_Source excerpt_
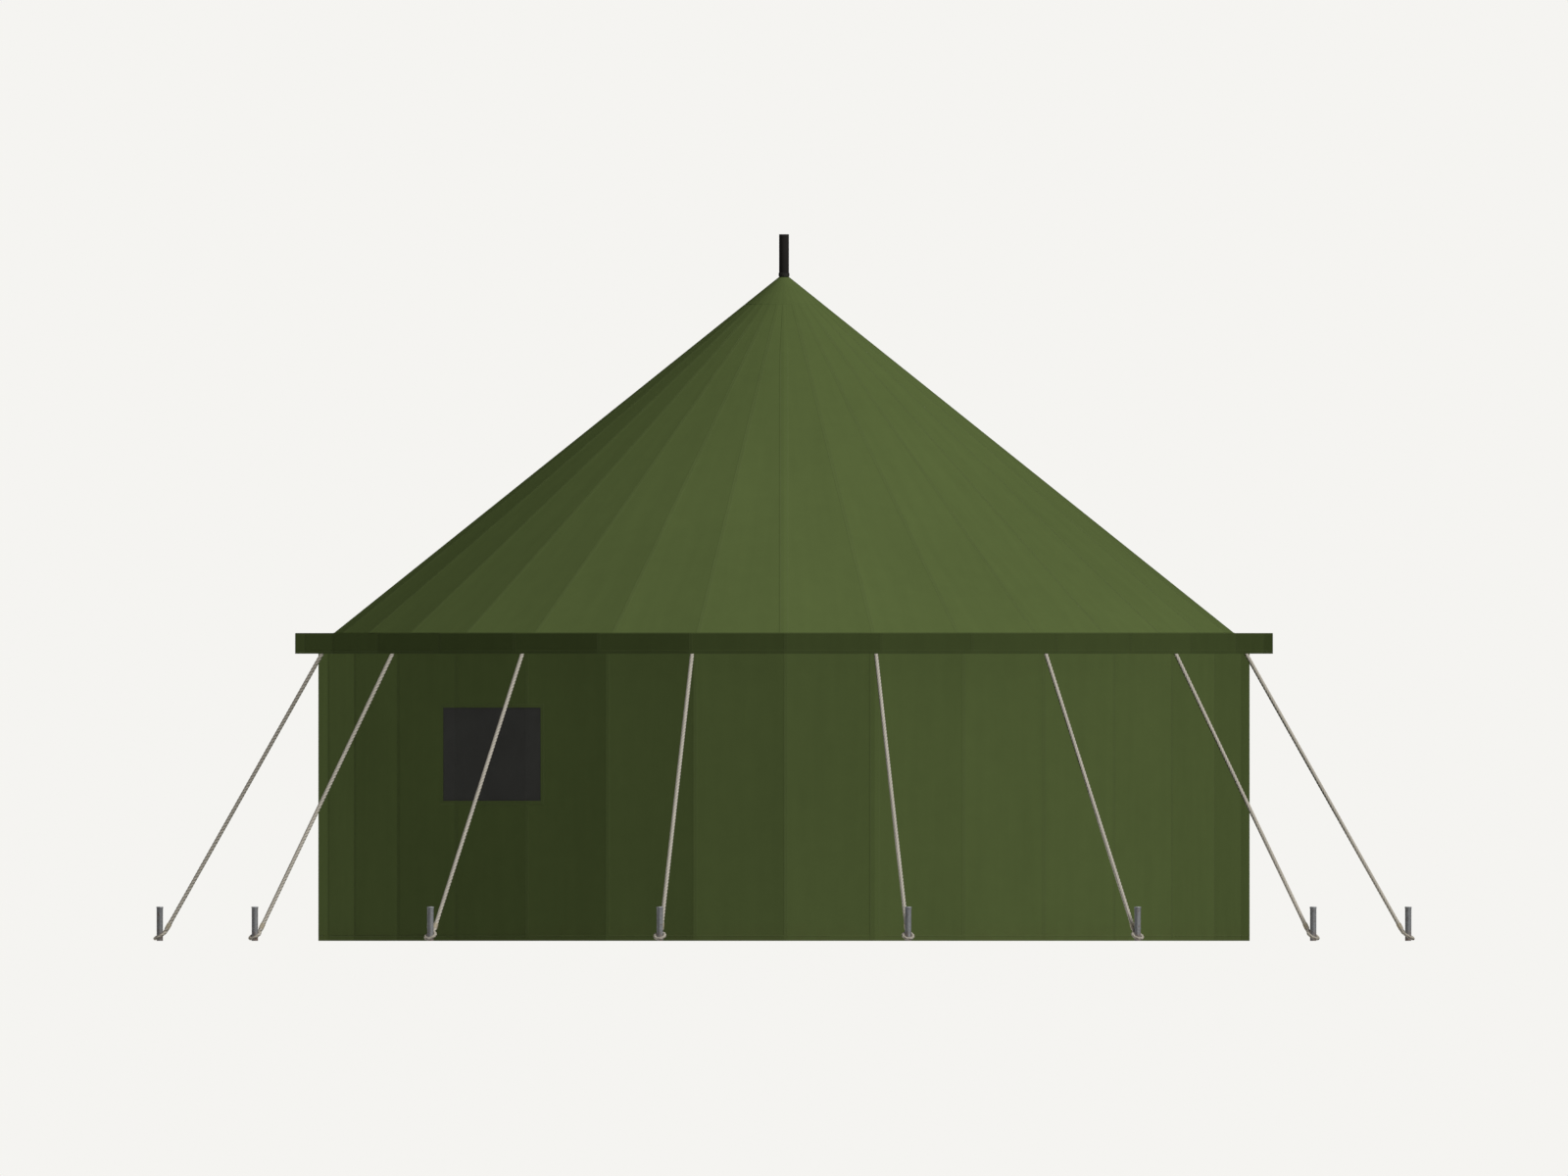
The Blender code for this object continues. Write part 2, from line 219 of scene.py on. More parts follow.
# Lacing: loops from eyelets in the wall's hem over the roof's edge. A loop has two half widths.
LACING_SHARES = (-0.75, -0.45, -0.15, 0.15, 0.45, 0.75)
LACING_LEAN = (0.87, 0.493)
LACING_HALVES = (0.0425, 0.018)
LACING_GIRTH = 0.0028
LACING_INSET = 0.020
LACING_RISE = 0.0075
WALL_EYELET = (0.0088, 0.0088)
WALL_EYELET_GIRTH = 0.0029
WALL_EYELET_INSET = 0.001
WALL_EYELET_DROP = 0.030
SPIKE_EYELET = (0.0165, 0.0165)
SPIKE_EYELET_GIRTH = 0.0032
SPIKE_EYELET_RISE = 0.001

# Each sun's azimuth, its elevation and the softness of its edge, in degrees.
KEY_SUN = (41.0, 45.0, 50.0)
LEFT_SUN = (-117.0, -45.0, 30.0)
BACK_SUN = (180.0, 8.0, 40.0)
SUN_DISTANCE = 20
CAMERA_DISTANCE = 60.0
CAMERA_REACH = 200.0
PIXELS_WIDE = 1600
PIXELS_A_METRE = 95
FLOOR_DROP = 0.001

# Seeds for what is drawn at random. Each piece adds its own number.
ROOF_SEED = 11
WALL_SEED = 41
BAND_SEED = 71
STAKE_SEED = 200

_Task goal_
Search the listing for the word "from" and return each line that holds it.

_Task output_
The Blender code for this object continues. Write part 2, from line 219 of scene.py on. More parts follow.
# Lacing: loops from eyelets in the wall's hem over the roof's edge. A loop has two half widths.